# SHORT TASK:
Present each line of the entries below that holds the word "shows".

# GIVEN RECORDS:

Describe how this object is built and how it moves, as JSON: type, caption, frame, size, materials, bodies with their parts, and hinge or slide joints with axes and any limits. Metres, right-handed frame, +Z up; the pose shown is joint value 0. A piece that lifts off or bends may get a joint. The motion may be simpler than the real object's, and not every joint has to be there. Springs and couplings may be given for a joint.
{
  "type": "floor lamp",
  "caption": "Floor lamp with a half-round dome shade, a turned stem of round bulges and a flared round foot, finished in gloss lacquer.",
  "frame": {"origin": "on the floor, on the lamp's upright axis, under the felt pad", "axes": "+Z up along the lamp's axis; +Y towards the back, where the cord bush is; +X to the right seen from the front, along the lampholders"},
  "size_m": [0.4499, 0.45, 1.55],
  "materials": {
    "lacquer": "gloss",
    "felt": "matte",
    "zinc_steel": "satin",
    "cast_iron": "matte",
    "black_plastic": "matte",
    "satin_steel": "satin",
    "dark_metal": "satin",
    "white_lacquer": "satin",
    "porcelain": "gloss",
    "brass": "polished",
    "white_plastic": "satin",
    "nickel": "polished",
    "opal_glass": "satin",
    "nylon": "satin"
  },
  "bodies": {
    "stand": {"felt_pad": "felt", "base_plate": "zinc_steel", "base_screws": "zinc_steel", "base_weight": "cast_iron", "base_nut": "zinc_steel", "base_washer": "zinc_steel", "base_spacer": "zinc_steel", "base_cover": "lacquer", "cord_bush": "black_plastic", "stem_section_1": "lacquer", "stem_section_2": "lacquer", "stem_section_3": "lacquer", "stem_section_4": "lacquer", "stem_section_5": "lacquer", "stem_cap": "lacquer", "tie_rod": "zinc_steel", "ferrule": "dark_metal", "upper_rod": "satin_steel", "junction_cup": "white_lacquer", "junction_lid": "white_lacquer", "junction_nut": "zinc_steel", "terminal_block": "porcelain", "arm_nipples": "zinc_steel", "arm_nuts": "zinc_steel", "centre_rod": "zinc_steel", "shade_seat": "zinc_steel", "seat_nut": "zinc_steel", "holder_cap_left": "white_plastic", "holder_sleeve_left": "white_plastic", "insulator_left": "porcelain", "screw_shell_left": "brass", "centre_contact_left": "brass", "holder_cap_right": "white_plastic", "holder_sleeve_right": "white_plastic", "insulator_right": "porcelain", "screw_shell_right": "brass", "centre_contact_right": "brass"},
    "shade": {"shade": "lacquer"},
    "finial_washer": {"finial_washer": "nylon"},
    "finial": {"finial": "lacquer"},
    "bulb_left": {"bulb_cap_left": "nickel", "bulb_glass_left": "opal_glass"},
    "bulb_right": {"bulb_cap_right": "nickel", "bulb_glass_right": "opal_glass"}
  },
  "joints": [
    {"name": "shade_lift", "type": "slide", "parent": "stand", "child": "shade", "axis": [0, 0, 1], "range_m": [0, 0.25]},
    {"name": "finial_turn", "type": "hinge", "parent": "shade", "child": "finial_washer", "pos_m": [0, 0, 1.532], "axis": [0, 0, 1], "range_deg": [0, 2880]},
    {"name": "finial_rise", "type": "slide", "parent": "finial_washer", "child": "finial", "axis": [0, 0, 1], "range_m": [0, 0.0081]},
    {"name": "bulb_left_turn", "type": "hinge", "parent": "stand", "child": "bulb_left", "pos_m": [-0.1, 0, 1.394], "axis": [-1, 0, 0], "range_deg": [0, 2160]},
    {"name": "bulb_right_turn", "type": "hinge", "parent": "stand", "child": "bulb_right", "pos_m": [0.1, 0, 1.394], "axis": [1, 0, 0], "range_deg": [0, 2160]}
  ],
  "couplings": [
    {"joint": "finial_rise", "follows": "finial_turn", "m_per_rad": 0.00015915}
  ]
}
==
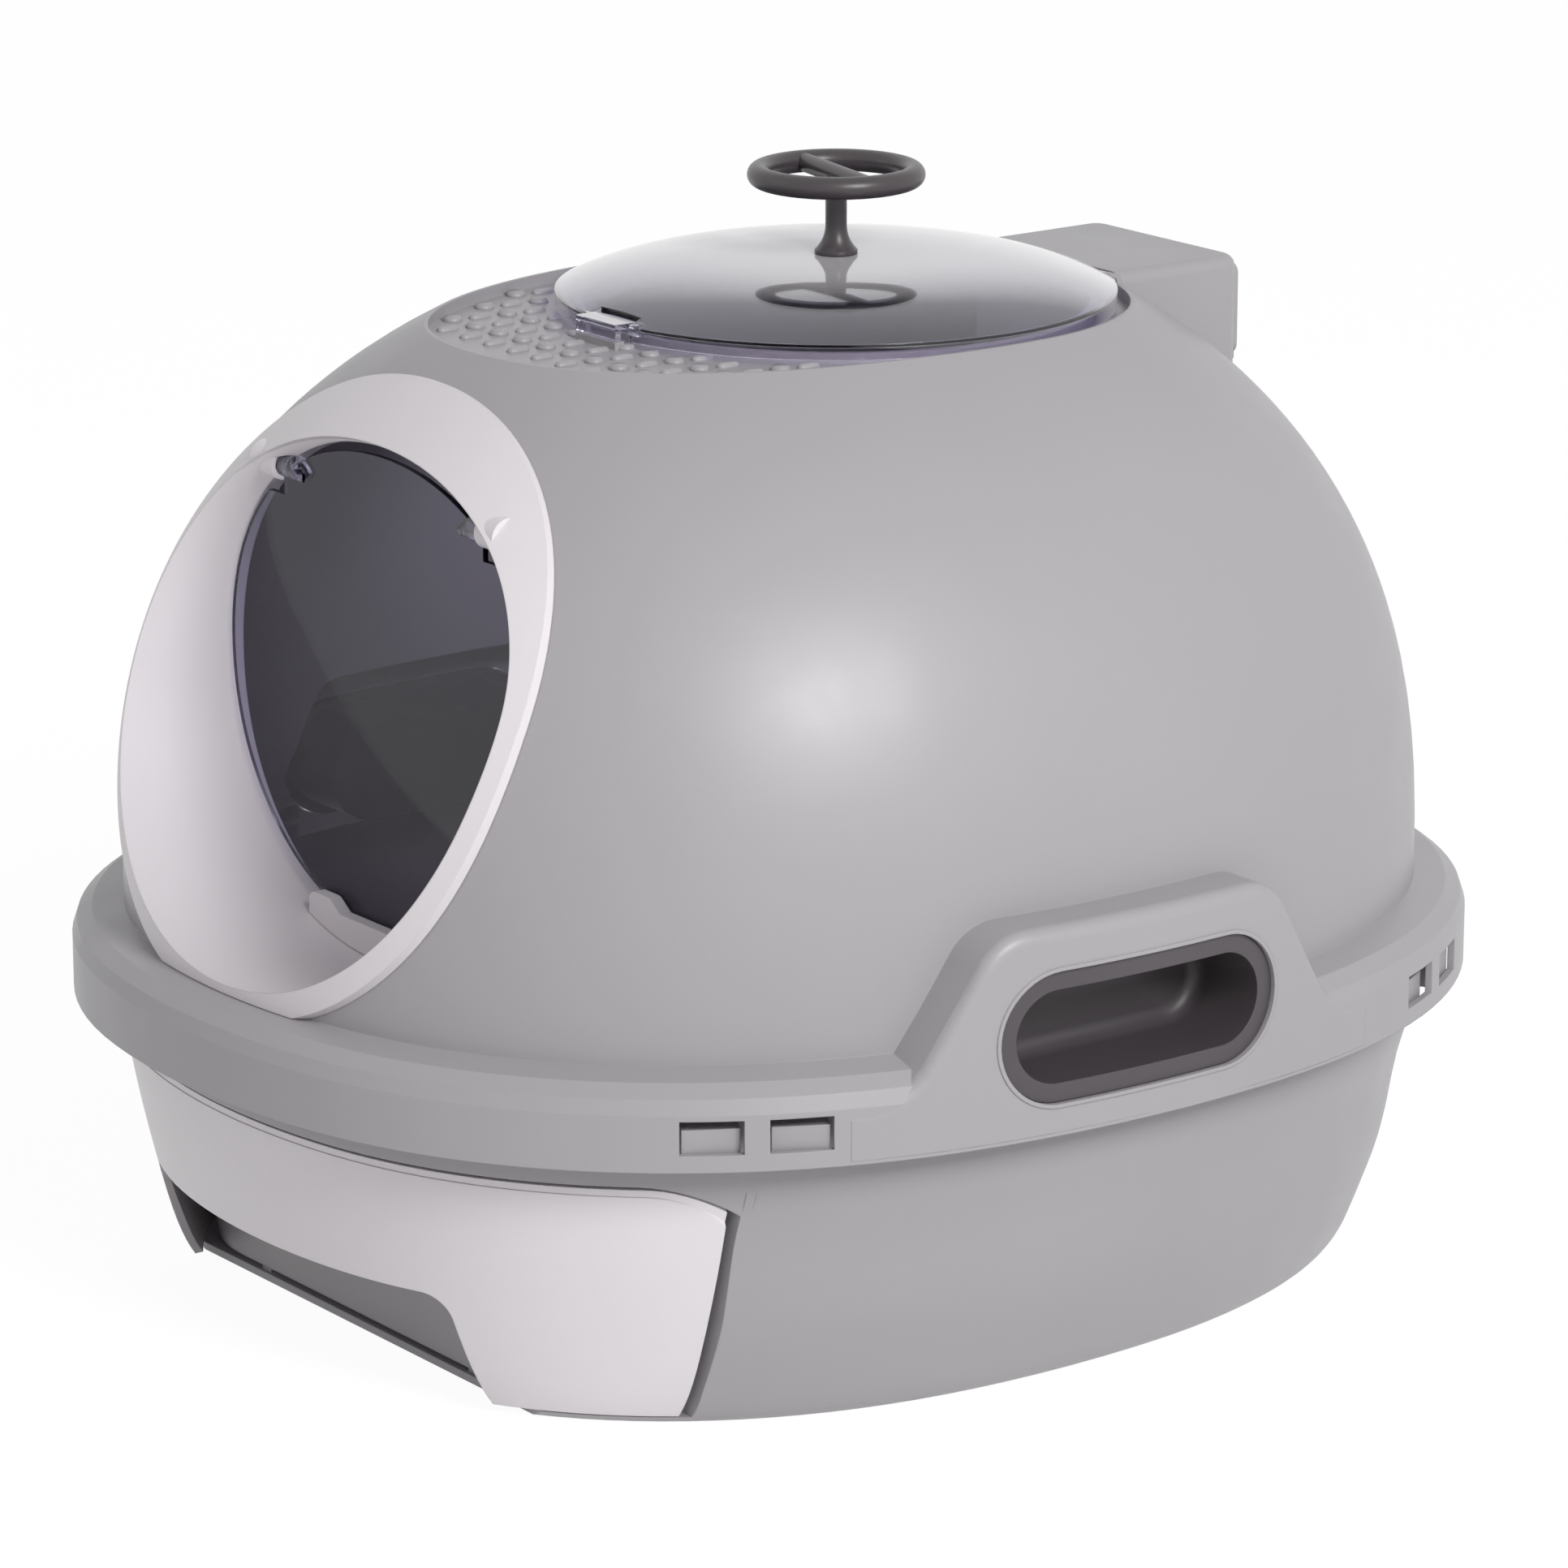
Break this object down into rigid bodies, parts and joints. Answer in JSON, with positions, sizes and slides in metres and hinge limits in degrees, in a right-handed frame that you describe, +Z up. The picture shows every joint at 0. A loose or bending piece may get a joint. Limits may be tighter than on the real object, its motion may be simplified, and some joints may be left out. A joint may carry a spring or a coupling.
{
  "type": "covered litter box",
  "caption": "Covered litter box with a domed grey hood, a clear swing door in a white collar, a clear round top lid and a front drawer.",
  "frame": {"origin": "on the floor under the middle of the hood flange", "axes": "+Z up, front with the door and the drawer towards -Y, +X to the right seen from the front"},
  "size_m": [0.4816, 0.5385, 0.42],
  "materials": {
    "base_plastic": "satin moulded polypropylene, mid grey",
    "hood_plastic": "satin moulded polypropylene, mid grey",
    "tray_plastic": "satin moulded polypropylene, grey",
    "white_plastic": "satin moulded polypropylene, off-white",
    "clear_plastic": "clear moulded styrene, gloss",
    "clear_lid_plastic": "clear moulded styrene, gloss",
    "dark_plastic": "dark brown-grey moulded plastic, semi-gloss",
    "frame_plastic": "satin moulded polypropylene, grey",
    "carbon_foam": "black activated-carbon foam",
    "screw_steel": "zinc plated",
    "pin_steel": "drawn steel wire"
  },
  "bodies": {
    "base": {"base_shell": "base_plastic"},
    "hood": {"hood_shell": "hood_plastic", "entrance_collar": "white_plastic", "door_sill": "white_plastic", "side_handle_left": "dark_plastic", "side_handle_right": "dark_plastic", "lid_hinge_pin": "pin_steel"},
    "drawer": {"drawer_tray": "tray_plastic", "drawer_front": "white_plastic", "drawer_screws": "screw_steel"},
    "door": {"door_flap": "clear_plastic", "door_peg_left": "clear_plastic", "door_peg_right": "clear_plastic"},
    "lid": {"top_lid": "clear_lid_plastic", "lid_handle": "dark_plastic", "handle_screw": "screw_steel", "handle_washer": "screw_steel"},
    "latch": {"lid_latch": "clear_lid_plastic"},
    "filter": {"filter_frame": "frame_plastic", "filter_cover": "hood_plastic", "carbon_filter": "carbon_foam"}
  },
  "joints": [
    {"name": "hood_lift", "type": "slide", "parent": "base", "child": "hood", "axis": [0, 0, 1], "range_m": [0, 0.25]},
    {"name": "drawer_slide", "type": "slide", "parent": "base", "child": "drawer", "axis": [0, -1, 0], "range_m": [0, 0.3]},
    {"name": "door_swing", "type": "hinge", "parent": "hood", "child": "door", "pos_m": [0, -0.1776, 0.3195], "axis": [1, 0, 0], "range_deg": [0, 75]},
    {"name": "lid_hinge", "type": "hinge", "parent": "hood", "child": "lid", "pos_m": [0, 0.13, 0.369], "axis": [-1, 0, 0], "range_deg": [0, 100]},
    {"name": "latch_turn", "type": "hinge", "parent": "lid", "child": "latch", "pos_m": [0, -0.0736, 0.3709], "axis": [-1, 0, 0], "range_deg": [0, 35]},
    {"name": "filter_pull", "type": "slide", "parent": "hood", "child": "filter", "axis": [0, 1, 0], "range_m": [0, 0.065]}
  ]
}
---
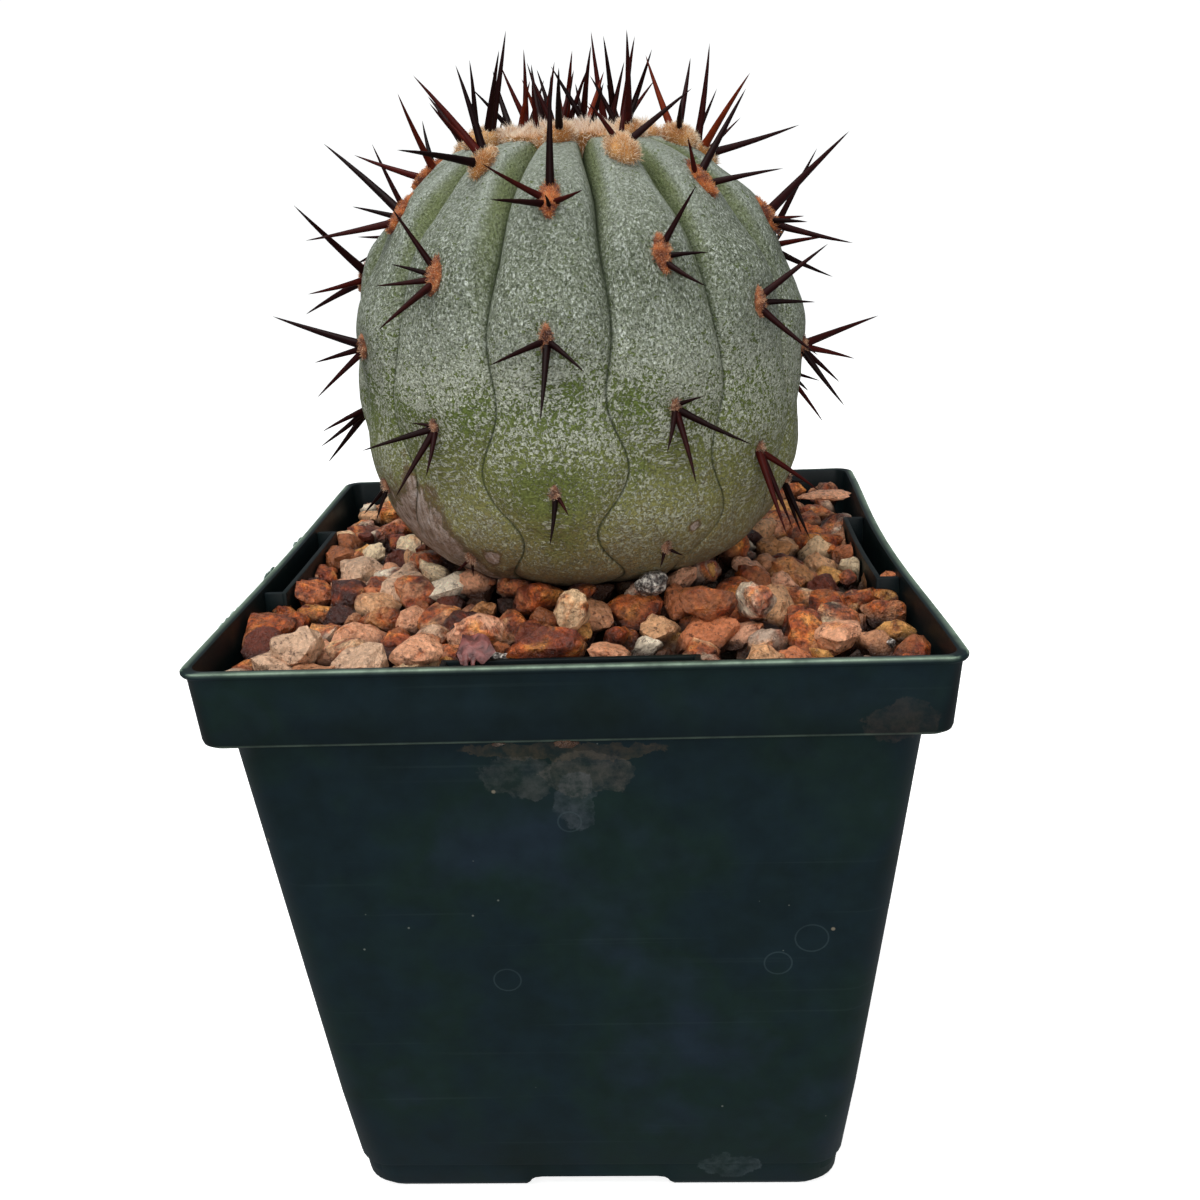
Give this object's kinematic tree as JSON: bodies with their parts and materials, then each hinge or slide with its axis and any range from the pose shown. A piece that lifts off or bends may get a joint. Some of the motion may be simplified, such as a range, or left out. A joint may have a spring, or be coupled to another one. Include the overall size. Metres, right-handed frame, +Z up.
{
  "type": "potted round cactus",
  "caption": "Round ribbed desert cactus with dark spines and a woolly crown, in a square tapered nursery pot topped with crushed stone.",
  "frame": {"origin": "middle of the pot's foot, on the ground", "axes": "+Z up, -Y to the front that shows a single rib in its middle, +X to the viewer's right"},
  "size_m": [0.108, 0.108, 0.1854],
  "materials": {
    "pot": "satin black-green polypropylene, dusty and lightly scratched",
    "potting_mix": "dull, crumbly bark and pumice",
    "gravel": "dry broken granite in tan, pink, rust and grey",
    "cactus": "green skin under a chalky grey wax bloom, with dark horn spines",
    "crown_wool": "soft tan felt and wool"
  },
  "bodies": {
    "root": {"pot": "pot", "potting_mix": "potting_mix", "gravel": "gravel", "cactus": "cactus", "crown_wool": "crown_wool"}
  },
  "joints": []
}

# EXERCISE RESPONSE:
Break this object down into rigid bodies, parts and joints. Answer in JSON, with positions, sizes and slides in metres and hinge limits in degrees, in a right-handed frame that you describe, +Z up. The picture shows every joint at 0. A loose or bending piece may get a joint. Limits may be tighter than on the real object, its motion may be simplified, and some joints may be left out. A joint may carry a spring or a coupling.
  "frame": {"origin": "middle of the pot's foot, on the ground", "axes": "+Z up, -Y to the front that shows a single rib in its middle, +X to the viewer's right"},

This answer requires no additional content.